В августе 1847 года Захарьина зачислили на первый курс медицинского факультета Московского университета. К тому времени «золотой век» попечительства графа Строганова приблизился к неизбежному концу. Уже 25 ноября 1847 года либерального графа сменил его недавний помощник – казённый педант Голохвастов.
Через год революционная ситуация в Европе побудила российские власти срочно ввести в действие новые инструкции о порядке обучения и усилении надзора за учащимися, отменить преподавание ряда гуманитарных дисциплин, в том числе государственного права других стран, возложить на профессоров богословия чтение лекций по логике и психологии, а заодно повысить плату за высшее образование. Министр народного просвещения даже изготовил для императора специальный доклад о вредоносных последствиях изучения философии и для студентов, и для всей державы. Российское просвещение, которое нуждалось ещё, как писал Соловьёв, в тепличных условиях, «вынесенное на мороз, свернулось». В сановных кругах принялись негромко обсуждать умело запущенные в общество слухи о целесообразности закрытия университетов – рассадников вольнодумства и потенциальной крамолы. На всякий случай в 1849 году профессуру обязали заранее готовить подробные программы лекций для предварительного рассмотрения их начальством. Вплоть до 1855 года над университетской жизнью нависли «тяжёлые сумерки» последнего периода царствования Николая I – «времени покоя и тишины, покоя мертвенного и тишины кладбищенской», когда всякую живую мысль считали преступной, а самую умеренную жалобу – бунтом.[34]

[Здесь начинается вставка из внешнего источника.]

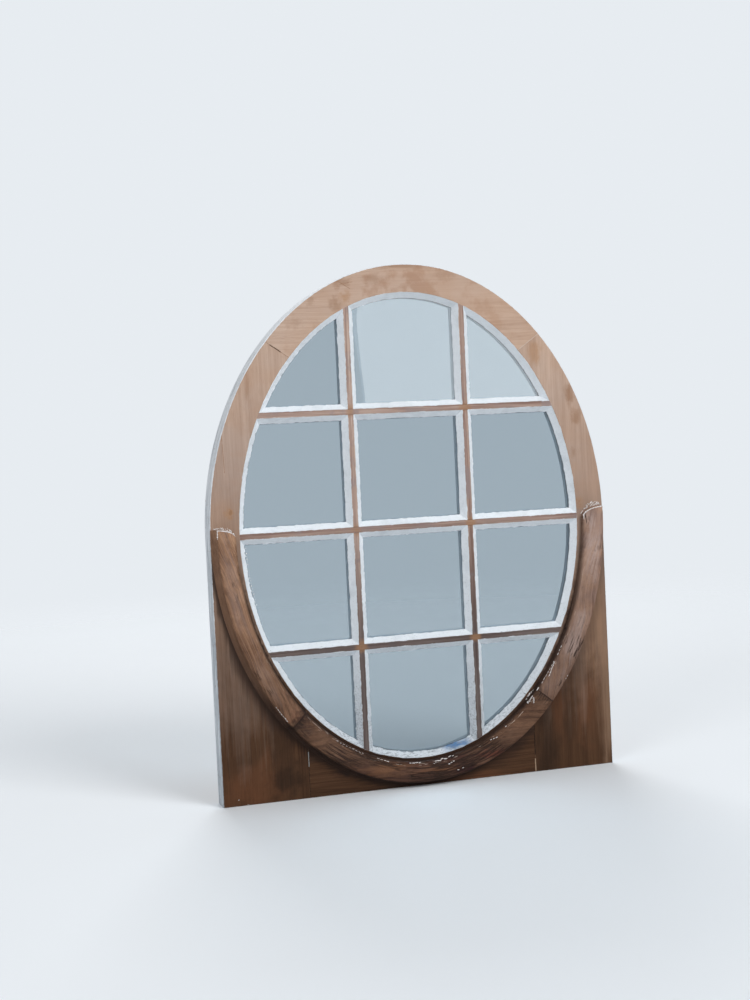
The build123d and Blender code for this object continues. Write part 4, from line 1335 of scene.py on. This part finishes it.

При таких обстоятельствах от учащихся требовали в первую очередь примерного поведения и отменного прилежания, а вовсе не остроты ума и непредвзятости мышления. для получения же врачебного диплома студенту нужна была особая, цепкая, натренированная зубрёжкой память, поскольку в медицине середины XIX века, не пустившей ещё ни физиологических, ни биохимических корней и во многом догматической, проникновение в суть явлений подменялось обычно механическим заучиванием внешних признаков той или иной патологии. для характеристики того периода лучше всего, наверное, подходило старинное латинское изречение:
В университете
По отчётам о состоянии и действиях Императорского Московского университета с 1848 по 1851 годы, Григорий Захарьин выделялся поведением очень хорошим и успехами в науках отличными; более того, на третьем курсе он удостоился похвального отзыва за сочинение на латинском языке «О происхождении лихорадки». О тех же его качествах шла речь и в аттестате, выданном ему 4 сентября 1852 года за подписями ректора и декана: «При отличном поведении, окончив курс по медицинскому факультету, допущен был к испытанию прямо на степень Доктора Медицины, но не представил ещё диссертации для окончательного утверждения его в той степени; определением же Университетского Совета, 10 июня сего года состоявшимся, согласно его прошению, утверждён в степени лекаря с предоставлением ему права, по защищении диссертации, получить без экзамена степень Доктора Медицины».[36]
Потребность быть не просто первым учеником, а лучшим на счету начальства объяснялась не только и, наверное, не столько честолюбием молодого способного провинциала, сколько скудостью его материальных ресурсов. Формально от начала и до конца обучения в университете он оставался своекоштным студентом, иначе говоря, находился на собственном содержании и сам оплачивал своё образование; фактически же сомнительно, чтобы его вконец обедневшие родители могли помогать ему регулярно, да ещё в достаточной мере из своих мизерных средств. Наиболее вероятно, что постоянную поддержку, в том числе и финансовую, ему оказывал брат его матери – заслуженный ординарный профессор химии Московского университета и член Московского отделения Мануфактурного Совета Родион Гейман.